I meet the four performers -- Rosey, Kiri, Melanie and Merryn - in the gallery an hour before the opening. A converted industrial warehouse intended as a space for exhibiting large sculptural works, the acoustics of the gallery do not lend themselves to performance and our voices are not enabled by the high saw-tooth roof and hard surfaces. We have to make more effort to hear each other. The light is now failing and the wild birds on the street are quiet, unheard. We begin the performance voicing as a close group gathered around a music stand, projecting our voices into the gallery and towards the audience. However, the acoustic tensions prompt me to initiate a move towards the wall where the scores hang. Facing the scores and looking away from the audience, we walk the length of the wall in order to read each text in full: we shift our positions, pass each other, turn, retrace our steps, pause, take breath, start again.

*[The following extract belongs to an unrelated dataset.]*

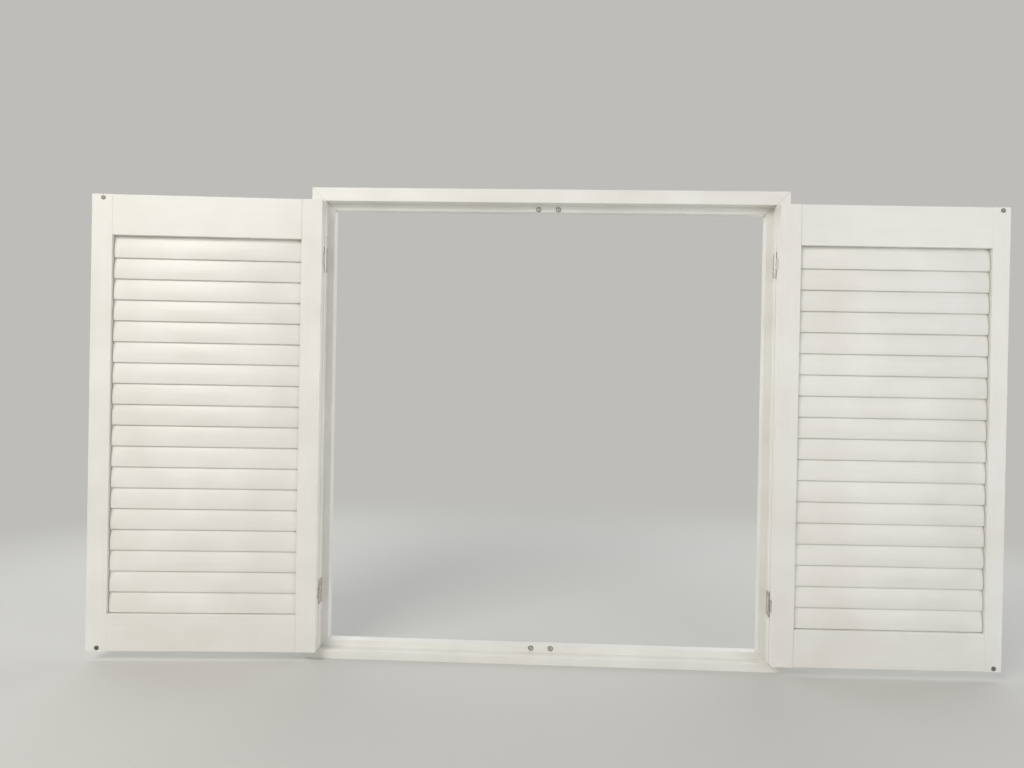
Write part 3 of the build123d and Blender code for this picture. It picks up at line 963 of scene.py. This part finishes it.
@dataclass(frozen=True)
class TiltRod:
    """Upright rod of one leaf, with a wire staple linked through the staple of each blade.

    Attributes:
        chamfer: How far the rounding of the rod's ends reaches.
        easing: Shape of that rounding, in shares of it.
        top_overrun: How far the rod reaches above its top link.
        bottom_overrun: How far it reaches below its bottom link.
        standoff: Distance from the line of the linked staples to the rod's back.
        link_reach: How far a link's wire stands from that line, above, below and beyond it.
        link_embed: How far a link's legs run into the rod.
    """

    leaf: LeafPlace
    width: float = 14 * MM
    thickness: float = 10 * MM
    front_round: float = 3.5 * MM
    back_round: float = 0.8 * MM
    chamfer: float = 1 * MM
    easing: tuple[tuple[float, float], ...] = ((0.0, 1.0), (0.25, 0.45), (0.65, 0.12), (1.0, 0.0))
    top_overrun: float = 15 * MM
    bottom_overrun: float = 30 * MM
    standoff: float = 3.2 * MM
    link_reach: float = 1.7 * MM
    link_embed: float = 6 * MM
    link_bend: float = 1.3 * MM
    wire: float = 0.6 * MM

    def outline(self, inset: float) -> np.ndarray:
        """Section of the rod, scaled about its own middle so that its flats also come in by the inset.

        Args:
            inset: How far the section is drawn in.

        Returns:
            Points of (across, from front to back).
        """
        section = rounded_section(self.width, self.thickness, self.front_round, self.back_round, inset)
        middle = np.array((0.0, -self.thickness / 2))
        size = np.array((self.width, self.thickness))
        span = section.max(axis=0) - section.min(axis=0)
        return middle + (section - middle) * (size - 2 * inset) / span

    def build(self) -> None:
        """Build the rod and its links."""
        leaf, node = self.leaf, f"{self.leaf.name}_tilt_rod"
        levels = np.array([pivot_of(slat)[2] for slat in leaf.slats])
        centres = pivot_of(node) + (levels - levels[LEAD_LOUVRE - 1])[:, None] * UP
        length = levels[-1] - levels[0] + self.top_overrun + self.bottom_overrun
        middle = centres[0] + (length / 2 - self.bottom_overrun) * UP - self.standoff * leaf.depth
        rings = eased_prism(self.outline, self.chamfer, self.easing, length)
        shell = Shell()
        shell.add(place_on(middle, leaf.along, leaf.depth, UP, rings))
        root = -(self.standoff + self.link_embed) * leaf.depth
        rise, out = self.link_reach * UP, self.link_reach * leaf.depth
        link = np.stack((root + rise, out + rise, out - rise, root - rise))
        for centre in centres:
            shell.add(bent_wire(centre + link, self.link_bend, self.wire, leaf.along), finish=1)
        piece = shell.piece(node + "_dressed", [leaf_paint(leaf, Grain.UPRIGHT), WIRE.material()])
        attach(piece, node)
        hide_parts(node)
        LOG.info("%s tilt rod", leaf.name)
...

The grind of metal and the shriek of Sulphur-Crested Cockatoo in Camilla's Contagion urge us to extend and diversify our output: loud, long, shrill, quiet, low, short, melodic, piercing, sharp. We voice and we walk and we draw out the connections within the space, with the audience, between ourselves and the birds' voices, between our live voices and the recording: voicing walking mouthing moving pausing listening reading calling.

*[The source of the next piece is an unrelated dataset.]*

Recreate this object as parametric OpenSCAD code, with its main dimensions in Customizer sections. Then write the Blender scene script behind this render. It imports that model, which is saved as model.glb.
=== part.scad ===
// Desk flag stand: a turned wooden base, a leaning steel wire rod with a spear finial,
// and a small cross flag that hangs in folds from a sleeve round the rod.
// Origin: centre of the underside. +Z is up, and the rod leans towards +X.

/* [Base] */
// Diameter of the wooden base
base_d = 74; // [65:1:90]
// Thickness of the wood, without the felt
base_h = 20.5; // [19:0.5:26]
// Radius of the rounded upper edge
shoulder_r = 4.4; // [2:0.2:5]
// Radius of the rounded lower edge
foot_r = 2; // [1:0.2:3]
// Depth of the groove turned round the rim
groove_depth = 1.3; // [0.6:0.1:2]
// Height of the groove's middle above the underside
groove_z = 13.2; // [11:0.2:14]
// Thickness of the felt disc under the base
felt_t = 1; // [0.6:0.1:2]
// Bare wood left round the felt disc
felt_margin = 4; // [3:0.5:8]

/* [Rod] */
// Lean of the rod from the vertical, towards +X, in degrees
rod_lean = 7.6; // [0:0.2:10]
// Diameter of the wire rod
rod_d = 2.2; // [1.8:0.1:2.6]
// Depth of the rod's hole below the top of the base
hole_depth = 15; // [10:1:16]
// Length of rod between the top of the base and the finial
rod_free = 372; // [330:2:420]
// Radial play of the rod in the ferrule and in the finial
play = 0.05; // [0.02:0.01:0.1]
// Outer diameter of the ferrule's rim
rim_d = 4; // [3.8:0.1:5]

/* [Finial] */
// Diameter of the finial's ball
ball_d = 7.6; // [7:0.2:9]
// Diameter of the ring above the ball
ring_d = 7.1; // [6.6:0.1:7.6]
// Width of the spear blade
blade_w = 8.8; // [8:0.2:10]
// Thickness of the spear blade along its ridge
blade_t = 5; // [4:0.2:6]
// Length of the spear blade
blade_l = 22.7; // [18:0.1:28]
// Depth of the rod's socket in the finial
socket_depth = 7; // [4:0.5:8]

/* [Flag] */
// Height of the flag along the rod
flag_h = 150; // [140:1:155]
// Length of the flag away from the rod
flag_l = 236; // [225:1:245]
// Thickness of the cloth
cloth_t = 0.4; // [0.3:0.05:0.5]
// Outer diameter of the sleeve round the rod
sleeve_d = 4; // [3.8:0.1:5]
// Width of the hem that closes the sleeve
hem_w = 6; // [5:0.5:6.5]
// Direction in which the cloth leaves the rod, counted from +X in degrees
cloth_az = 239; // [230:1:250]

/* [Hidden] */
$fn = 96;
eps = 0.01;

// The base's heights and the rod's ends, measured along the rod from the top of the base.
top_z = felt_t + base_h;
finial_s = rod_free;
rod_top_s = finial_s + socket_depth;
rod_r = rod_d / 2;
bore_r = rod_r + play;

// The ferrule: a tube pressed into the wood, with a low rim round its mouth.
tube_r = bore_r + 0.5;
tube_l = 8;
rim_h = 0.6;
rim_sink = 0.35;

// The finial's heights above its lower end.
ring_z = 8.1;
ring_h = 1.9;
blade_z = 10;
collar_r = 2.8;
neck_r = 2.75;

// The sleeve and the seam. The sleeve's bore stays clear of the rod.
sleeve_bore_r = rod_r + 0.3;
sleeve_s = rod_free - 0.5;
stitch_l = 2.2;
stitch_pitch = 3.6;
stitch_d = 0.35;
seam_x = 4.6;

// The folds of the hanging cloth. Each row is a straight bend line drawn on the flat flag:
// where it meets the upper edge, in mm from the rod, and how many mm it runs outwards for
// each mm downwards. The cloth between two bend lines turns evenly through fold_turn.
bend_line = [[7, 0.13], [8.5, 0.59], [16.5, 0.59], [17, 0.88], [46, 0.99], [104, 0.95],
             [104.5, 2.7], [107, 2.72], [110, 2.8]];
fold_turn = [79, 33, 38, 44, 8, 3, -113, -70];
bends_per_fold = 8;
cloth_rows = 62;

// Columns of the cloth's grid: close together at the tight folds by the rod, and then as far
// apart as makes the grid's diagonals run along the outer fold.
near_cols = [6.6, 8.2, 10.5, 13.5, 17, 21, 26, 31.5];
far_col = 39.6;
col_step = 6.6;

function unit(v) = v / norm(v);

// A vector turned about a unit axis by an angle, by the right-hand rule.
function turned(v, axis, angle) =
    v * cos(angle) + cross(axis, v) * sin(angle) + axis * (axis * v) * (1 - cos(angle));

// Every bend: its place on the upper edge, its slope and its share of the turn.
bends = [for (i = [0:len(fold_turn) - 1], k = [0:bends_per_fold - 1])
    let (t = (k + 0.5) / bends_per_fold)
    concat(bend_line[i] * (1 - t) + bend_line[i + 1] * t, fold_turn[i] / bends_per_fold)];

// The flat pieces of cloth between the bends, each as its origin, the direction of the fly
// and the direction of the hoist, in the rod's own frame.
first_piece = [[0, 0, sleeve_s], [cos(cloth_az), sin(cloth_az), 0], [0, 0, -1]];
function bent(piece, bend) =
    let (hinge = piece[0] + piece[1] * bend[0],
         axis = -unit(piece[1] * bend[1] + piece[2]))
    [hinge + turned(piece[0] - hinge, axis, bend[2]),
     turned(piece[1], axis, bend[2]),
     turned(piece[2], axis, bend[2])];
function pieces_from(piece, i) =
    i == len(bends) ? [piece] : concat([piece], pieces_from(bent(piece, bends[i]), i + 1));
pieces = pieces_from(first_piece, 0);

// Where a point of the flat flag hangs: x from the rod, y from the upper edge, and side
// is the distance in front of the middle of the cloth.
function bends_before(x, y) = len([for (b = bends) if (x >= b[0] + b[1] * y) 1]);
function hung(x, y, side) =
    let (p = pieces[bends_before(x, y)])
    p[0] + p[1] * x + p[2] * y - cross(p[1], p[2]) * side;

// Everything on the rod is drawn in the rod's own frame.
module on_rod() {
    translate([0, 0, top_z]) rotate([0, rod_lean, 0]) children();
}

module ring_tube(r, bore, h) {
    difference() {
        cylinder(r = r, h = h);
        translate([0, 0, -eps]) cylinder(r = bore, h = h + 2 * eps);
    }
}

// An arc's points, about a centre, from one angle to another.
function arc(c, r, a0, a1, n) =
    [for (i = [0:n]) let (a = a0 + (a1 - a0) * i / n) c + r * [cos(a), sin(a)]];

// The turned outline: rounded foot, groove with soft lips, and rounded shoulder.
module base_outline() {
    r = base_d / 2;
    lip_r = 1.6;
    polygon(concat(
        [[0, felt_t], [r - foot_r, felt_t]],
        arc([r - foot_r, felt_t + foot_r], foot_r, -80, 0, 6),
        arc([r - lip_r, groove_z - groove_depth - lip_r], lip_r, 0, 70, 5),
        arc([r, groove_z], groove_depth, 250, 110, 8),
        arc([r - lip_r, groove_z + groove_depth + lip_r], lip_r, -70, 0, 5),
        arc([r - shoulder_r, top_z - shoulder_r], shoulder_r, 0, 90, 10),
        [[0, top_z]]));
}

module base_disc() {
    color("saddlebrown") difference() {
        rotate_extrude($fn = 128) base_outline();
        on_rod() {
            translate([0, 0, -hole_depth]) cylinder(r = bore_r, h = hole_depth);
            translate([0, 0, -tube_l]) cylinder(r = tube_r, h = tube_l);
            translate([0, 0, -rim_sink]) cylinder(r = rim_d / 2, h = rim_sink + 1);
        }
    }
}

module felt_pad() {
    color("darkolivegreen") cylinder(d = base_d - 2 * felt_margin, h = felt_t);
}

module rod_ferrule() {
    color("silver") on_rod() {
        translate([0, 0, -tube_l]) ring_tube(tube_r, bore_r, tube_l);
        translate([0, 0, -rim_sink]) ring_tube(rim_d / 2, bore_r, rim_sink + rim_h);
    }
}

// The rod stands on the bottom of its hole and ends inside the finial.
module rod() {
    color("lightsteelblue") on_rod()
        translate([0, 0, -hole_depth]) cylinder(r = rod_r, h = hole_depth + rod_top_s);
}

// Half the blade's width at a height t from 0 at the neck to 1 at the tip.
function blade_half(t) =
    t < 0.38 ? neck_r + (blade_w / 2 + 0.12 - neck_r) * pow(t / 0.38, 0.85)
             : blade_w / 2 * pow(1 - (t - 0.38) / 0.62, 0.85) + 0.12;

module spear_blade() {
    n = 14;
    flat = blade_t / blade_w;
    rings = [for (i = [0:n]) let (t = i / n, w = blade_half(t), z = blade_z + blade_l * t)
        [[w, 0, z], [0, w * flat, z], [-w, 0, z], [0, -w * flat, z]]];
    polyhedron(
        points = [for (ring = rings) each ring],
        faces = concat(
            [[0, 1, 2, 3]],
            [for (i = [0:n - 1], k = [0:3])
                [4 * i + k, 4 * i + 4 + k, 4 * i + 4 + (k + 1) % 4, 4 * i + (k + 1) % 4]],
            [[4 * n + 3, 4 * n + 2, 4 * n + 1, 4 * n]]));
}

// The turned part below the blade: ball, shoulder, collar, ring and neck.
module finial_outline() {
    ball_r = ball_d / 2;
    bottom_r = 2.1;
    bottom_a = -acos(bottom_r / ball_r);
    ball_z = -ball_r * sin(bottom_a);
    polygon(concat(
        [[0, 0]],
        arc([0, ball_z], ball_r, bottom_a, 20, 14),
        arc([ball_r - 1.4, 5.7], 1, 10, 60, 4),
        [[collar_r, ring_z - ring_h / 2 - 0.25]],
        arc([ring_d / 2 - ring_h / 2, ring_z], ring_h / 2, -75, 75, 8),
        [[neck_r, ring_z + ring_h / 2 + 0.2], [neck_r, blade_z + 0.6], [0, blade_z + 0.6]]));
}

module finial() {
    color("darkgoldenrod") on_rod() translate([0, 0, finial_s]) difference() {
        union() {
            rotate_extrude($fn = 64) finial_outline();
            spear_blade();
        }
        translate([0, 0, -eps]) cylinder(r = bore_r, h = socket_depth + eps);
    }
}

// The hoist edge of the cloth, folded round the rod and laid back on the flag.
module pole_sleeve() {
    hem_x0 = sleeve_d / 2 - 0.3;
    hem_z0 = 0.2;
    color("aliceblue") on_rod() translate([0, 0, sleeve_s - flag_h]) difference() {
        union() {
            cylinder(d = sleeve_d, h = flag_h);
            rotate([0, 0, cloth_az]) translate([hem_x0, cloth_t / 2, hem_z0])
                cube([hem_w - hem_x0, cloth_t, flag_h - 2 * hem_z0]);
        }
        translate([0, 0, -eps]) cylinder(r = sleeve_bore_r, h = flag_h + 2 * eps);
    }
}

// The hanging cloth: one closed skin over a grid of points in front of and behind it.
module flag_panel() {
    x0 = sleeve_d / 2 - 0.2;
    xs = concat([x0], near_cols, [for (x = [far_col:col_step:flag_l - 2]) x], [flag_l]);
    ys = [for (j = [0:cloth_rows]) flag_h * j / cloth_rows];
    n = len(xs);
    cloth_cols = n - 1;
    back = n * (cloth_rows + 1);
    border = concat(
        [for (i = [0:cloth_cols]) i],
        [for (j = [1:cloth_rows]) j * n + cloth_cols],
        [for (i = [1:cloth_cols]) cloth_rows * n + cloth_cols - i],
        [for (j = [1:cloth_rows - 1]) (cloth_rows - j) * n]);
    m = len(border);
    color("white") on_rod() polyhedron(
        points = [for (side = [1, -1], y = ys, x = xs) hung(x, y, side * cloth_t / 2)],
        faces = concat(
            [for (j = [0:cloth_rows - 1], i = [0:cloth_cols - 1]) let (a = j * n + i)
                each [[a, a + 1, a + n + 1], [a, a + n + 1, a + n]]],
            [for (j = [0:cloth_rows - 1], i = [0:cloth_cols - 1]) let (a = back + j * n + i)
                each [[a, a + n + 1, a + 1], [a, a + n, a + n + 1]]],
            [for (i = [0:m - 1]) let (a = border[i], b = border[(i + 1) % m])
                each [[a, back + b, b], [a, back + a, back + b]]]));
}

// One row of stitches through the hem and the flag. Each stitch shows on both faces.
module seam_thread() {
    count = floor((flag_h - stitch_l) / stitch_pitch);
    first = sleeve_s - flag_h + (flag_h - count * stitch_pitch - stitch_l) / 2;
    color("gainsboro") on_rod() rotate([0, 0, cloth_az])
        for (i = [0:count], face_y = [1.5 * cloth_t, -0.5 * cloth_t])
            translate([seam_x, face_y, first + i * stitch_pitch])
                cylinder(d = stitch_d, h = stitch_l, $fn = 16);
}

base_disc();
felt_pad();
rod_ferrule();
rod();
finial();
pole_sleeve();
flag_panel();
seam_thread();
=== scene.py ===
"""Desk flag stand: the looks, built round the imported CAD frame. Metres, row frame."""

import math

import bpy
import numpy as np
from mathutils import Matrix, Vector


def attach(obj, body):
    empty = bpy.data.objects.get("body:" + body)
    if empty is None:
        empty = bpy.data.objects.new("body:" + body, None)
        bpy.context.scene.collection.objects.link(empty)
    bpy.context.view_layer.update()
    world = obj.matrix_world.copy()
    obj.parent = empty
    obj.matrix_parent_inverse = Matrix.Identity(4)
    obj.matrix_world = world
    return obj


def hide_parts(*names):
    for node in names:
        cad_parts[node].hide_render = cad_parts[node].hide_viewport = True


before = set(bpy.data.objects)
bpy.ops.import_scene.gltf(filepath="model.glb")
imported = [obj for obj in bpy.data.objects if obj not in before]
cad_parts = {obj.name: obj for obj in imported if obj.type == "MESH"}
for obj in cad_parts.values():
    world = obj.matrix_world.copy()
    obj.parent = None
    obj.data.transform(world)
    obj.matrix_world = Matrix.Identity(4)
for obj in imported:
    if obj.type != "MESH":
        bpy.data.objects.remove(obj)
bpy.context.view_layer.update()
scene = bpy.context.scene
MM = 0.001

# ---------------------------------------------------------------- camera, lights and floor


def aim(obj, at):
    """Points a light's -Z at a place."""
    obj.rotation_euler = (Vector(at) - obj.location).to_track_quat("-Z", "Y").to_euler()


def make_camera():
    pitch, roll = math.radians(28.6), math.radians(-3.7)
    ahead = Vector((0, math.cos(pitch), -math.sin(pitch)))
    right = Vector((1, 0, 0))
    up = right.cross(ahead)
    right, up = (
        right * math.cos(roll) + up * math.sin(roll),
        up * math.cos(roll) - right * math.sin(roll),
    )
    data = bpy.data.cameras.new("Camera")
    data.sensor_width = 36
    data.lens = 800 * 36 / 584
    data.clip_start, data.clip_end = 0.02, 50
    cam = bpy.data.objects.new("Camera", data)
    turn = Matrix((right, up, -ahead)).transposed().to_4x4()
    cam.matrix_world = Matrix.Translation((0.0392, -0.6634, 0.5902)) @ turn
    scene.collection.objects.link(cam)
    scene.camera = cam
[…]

chrrp chrrp chrrp chrrp chrrp chrrp
House Sparrow (arr 1862)

weh akakak weh akakak weh chchchchchchch
Common Starling (arr Melbourne 1857, Sydney 1877)

rrrraarrrk! rrraarrrrk! rrrraaarrk!
Sulphur-Crested Cockatoo

Works cited

Bradley, John, "Learning Language, Learning Country", in Whose Language Are You On Melbourne Free University, 2 May 2019.

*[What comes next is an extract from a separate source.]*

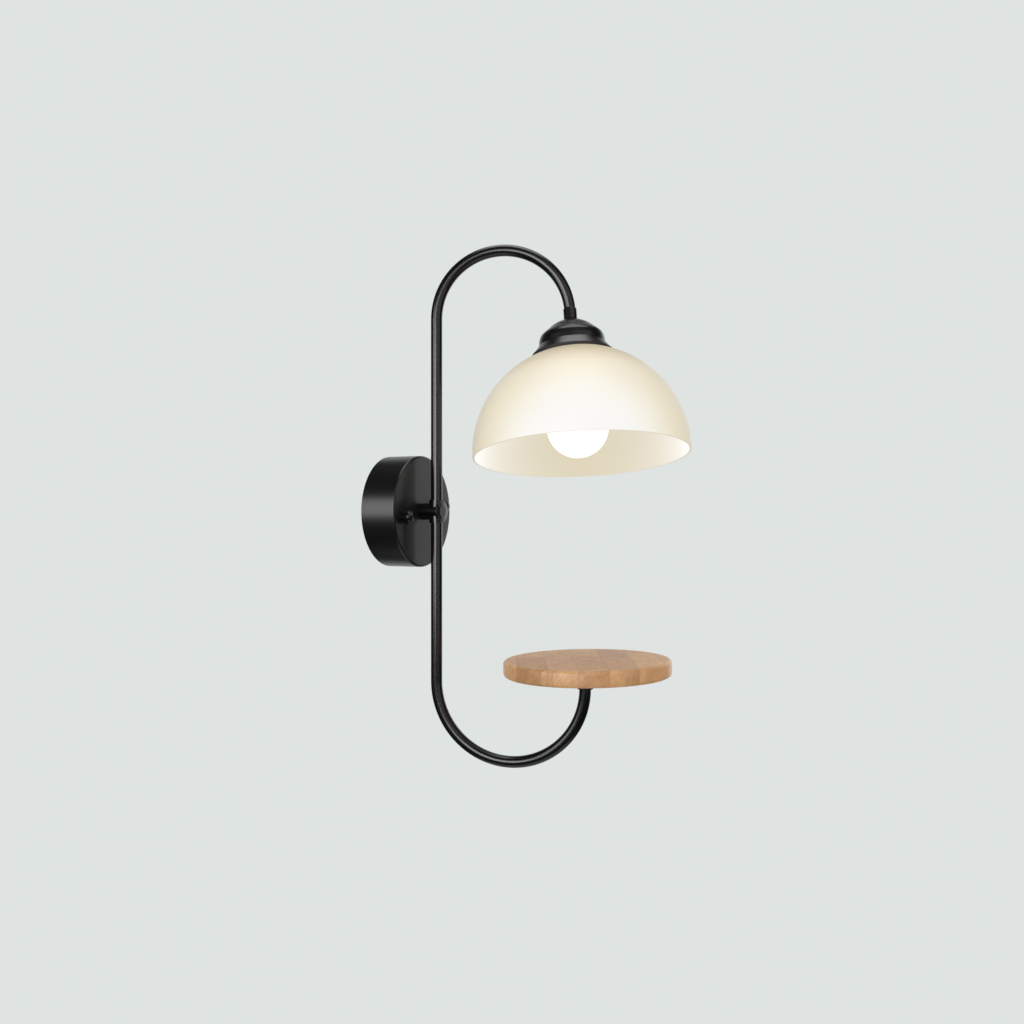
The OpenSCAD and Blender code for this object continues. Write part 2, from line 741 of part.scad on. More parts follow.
module bulb_globe() {
    wall = 1;
    function skin(inset) = concat(
        [[cap_r - 1.2 - inset, -cap_bottom + 3], [cap_r - 1.2 - inset, -cap_bottom - 0.5]],
        [for (i = [0 : 24])
            let (w = globe_neck_angle + (180 - globe_neck_angle) * i / 24)
            [(globe_r - inset) * sin(w), -globe_centre + (globe_r - inset) * cos(w)]]);
    color(lamp_white) in_head() rotate_extrude() polygon(concat(skin(0), reverse(skin(wall))));
}

module bulb_cap() {
    wall = 0.5;
    line = thread_line(cap_r, cap_top + 1.5, cap_turns);
    inner = [for (p = line) [p[0] - wall, p[1]]];
    color(zinc) in_head() rotate_extrude() polygon(concat(
        [[6, -cap_top - 0.2], [cap_r - 1.5, -cap_top - 0.8]], line, [[cap_r + 0.4, -cap_bottom]],
        [[cap_r - 0.4, -cap_bottom]], reverse(inner), [[cap_r - 2, -cap_top - 1.4], [6, -cap_top - 0.9]]));
}

module bulb_insulator() {
    color(rubber_black) in_head() translate([0, 0, -cap_top - 0.2]) difference() {
        cylinder(r1 = 9, r2 = 5, h = insulator_h);
        translate([0, 0, -cut]) cylinder(r = 1.5, h = insulator_h + 2 * cut);
    }
}

module bulb_contact() {
    color(zinc) in_head() translate([0, 0, -lamp_top - contact_h]) {
        cylinder(r1 = 4.6, r2 = 3.2, h = contact_h);
        translate([0, 0, -insulator_h]) cylinder(r = 1.4, h = insulator_h);
    }
}

// ---- Pieces that turn with the lower tube ----

module lower_tube() {
    color(black_coat) in_lower() difference() {
        lower_run(tube_r);
        lower_run(tube_bore_r);
        translate([0, 0, -tube_start - cut]) cylinder(r = tube_bore_r, h = 2 * cut);
        translate([0, -2 * lower_r, shelf_rise - lower_z - cut]) cylinder(r = tube_bore_r, h = 2 * cut);
        dog_slot(-dog_screw_z);
    }
}

module shelf_stud() {
    color(zinc) in_shelf() translate([0, 0, 0.4]) cylinder(r = stud_r, h = shelf_bottom + insert_h - 1);
}

module shelf_collar() {
    color(black_coat) in_shelf() difference() {
        translate([0, 0, shelf_bottom - collar_len]) cylinder(d = collar_d, h = collar_len);
        translate([0, 0, shelf_bottom - collar_len - cut])
            cylinder(r = tube_r + seat_gap, h = shelf_rise - shelf_bottom + collar_len + cut + seat_gap);
        cylinder(r = stud_r + seat_gap, h = shelf_bottom + cut);
    }
}

module shelf_insert() {
    color(brass) in_shelf() ring(insert_r, stud_r + seat_gap, shelf_bottom, shelf_bottom + insert_h);
}

module shelf_board() {
    r = shelf_d / 2;
    color(beech) in_shelf() difference() {
        translate([0, -shelf_shift, shelf_bottom]) rotate_extrude($fn = 144) hull() {
            square([r - shelf_edge_r, shelf_t]);
            for (z = [shelf_edge_r, shelf_t - shelf_edge_r])
                translate([r - shelf_edge_r, z]) circle(r = shelf_edge_r, $fn = 32);
        }
        translate([0, 0, shelf_bottom - cut]) cylinder(r = insert_r + seat_gap, h = insert_h + seat_gap + cut);
    }
}

canopy();
mounting_bar();
bar_studs();
cap_nuts();
earth_screw();
terminal_block();
terminal_screws();
canopy_leads();
tee();
tee_nipple();
tee_washer();
tee_nut();
swivel_screws();
upper_tube();
arm_leads();
head_sleeve();
holder_nipple();
holder_cup();
cup_washer();
cup_nut();
holder_cap();
holder_body();
holder_terminals();
thread_shell();
centre_contact();
shade_gasket();
glass_shade();
shade_ring();
bulb_globe();
bulb_cap();
bulb_insulator();
bulb_contact();
lower_tube();
shelf_stud();
shelf_collar();
shelf_insert();
shelf_board();
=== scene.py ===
"""Looks of the wall lamp with shelf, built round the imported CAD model.

The wall is the plane Y = 0, the room lies towards -Y, and all lengths are in metres.
"""
import json
import math

import bmesh
import bpy
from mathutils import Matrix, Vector


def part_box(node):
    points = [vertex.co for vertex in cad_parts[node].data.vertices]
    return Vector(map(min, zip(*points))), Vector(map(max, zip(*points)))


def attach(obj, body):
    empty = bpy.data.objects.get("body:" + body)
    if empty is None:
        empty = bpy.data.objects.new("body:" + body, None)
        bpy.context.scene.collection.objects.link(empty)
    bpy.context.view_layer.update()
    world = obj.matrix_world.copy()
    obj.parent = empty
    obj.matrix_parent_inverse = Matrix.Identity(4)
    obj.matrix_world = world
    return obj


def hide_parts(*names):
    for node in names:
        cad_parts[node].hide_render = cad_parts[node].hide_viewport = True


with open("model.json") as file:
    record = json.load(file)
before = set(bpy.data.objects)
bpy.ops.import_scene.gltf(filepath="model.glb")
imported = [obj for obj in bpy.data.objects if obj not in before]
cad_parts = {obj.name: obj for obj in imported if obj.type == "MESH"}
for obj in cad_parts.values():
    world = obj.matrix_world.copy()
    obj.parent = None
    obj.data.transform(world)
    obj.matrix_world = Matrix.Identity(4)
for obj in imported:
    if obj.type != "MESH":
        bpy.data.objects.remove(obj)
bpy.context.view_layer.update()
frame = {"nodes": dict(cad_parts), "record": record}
nodes = frame["nodes"]

# ---- Camera and studio ----
# A long look from the left of the lamp, level with the middle of the canopy. The pale
# backdrop is the world itself, and a small floor far below catches the lamp's shadow. In
# reflections the backdrop is bright only round the fixed direction CAMERA_LOOK, as a sheet of
# paper behind the lamp is, and the rest of the room is dim.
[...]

Collyer, Emilie. "Vicki Couzens Talk". Received by Catherine Clover. 20 April 2020.

Couzens, Vicki. "Wangakee, wanga, kooweekoowee-ngeeye Listen, hear our story" in Present Tense RMIT Non/fiction Lab, 17 April 2019.

Dunolly-Lee, Harley, Kennedy, Jay and Saylor-Briggs, Julie. Kinship Ties Symposium as part of Yirramboi Festival with the Victorian Aboriginal Corporation for Languages (VACL) and State Library of Victoria, 6 May 2019.

Dunolly-Lee, Harley and Stebbins, Tonya. "Restoring Language to Community and Country: what's happening in Victoria" in Whose Language Are You On Melbourne Free University, 9 May 2019.

Geerts, Evelien, and van der Tuin, Iris. Diffraction and Reading Diffractively 2016 viewed 30 January 2020: https://newmaterialism.eu/almanac/d/diffraction.html.

Haraway, Donna. Staying with the Trouble Duke University Press, US, 2016.

Perec, Georges. Species of Spaces and other Pieces, Penguin Books, UK, 1974.

Winch, Tara June. The Yield Hamish Hamilton, Australia, 2019.